Recensione Warriors of the Rainbow: Seediq Bale (2011)

Un tentativo non riuscito, nonostante lo sforzo produttivo e l'evidente volontà di prendere a modello i più recenti esempi di blockbuster orientali (specie cinesi) che hanno tuttavia alle spalle realtà produttive più consolidate e professionalità di ben altro livello.

Un arcobaleno sbiadito

Taiwan, 1895. Con il trattato di Shimonoseki, l'isola viene ceduta dalla Cina al Giappone. Immediatamente si creano tensioni tra i colonizzatori e le tribù indigene, molto gelose delle proprie tradizioni; il giovanissimo Mouna Rudo, combattivo componente di uno dei clan, si fa subito notare per il suo coraggio e la sua insofferenza verso l'invasore. 30 anni dopo lo stesso Mouna, ora capo carismatico del clan, si pone alla guida di una sanguinosa rivolta, organizzata in occasione di un festival di atletica. Il piano, che prevede la distruzione di commissariati e uffici governativi, si risolve in un bagno di sangue da ambo le parti, ma la resistenza degli indigeni riesce sorprendentemente a fiaccare a lungo le preponderanti forze occupanti.
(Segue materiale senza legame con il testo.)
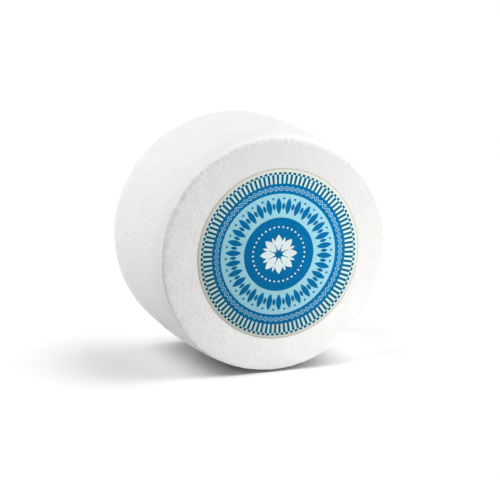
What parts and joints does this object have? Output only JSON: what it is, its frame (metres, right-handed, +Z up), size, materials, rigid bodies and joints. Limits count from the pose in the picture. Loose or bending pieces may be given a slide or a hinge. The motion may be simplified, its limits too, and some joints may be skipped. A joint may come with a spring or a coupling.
{
  "type": "ricotta salata",
  "caption": "White barrel-shaped drum of salted ricotta lying on its flank, with faint mould ribs, rounded edges and a round blue and cream paper label on the front end.",
  "frame": {"origin": "on the resting plane, under the middle of the drum's length", "axes": "+Z up, -Y out of the labelled end along the drum's axis, +X to the right seen from the label"},
  "size_m": [0.1807, 0.1113, 0.1775],
  "materials": {
    "cheese": "matt white pressed curd, moist, with the mould's ribs and nubs",
    "label": "coated paper printed in blue, light blue and cream"
  },
  "bodies": {
    "root": {"cheese": "cheese", "label": "label"}
  },
  "joints": []
}
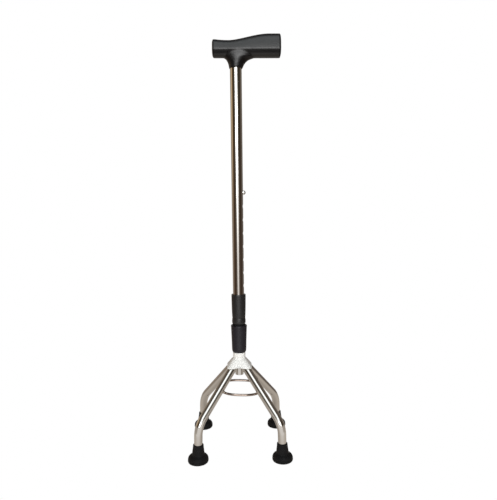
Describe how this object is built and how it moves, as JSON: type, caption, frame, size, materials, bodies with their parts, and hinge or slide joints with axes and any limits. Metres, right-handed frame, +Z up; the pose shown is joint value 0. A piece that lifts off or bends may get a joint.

Con questo Warriors of The Rainbow: Seediq Bale, il regista taiwanese Wei Te-Sheng abbandona le piccole produzioni indipendenti con cui si era fatto conoscere (da ricordare il fortunato Cape No. 7, del 2008) e decide di imbarcarsi in un progetto dalle grandi dimensioni, per quello che è diventato addirittura il film dal più alto budget della storia del cinema taiwanese. Vedendo il film, la prima cosa che viene da pensare è tuttavia che Wei ha fatto il passo più lungo della gamba: esponente di una cinematografia che non ha, per ora, una tradizione di blockbuster pensati e realizzati per il grande pubblico, Wei appare in difficoltà con un'epopea storica che deve anche intrattenere, nonostante un nome eccellente come quello di John Woo nel ruolo di produttore. Il film, infatti, ha il principale limite di una messa in scena roboante e inutilmente enfatica, che affoga il tema politico (potenzialmente interessante) in 150 interminabili minuti di scontri, tra l'altro diretti e coreografati in modo piuttosto anonimo.

È piuttosto evidente la scarsa dimestichezza del regista con produzioni dalle dimensioni del kolossal, sia a livello di regia che di pura scrittura cinematografica: la sceneggiatura, opera dello stesso Wei, si sofferma ben poco sul lato politico della vicenda, non riesce a dare il carisma necessario al protagonista (non molto aiutata, in questo, da un esordiente Lin Ching-Tai che appare abbastanza fuori ruolo) e sceglie di sacrificare quel tema dello scontro di civiltà che poteva, in teoria, essere uno dei motivi di interesse principali per il film. La forzata epicità di molte sequenze non favorisce un'identificazione già compromessa dalla mancanza di equilibrio tra la componente storica e quella più propriamente d'azione della pellicola, mentre l'alto budget non riesce neanche ad evitare una resa del digitale sovente di cattiva qualità, che in certi punti (tra questi spicca il finale) tocca punte di vera e propria pacchianeria.

Un tentativo non riuscito, dunque, nonostante lo sforzo produttivo e l'evidente volontà di prendere a modello i più recenti esempi di blockbuster orientali (specie cinesi) che hanno tuttavia alle spalle realtà produttive più consolidate e (soprattutto) professionalità di ben altro livello. Un'occasione persa, quindi, che lascia ancor più l'amaro in bocca per l'interessante tema sprecato e per la curiosità che inevitabilmente questo suscitava: sarà per la prossima volta, viene da dire, sia per il regista sia per una cinematografia, come quella di Taiwan, che negli ultimi anni sta giustamente cercando di diversificare più possibile la sua offerta.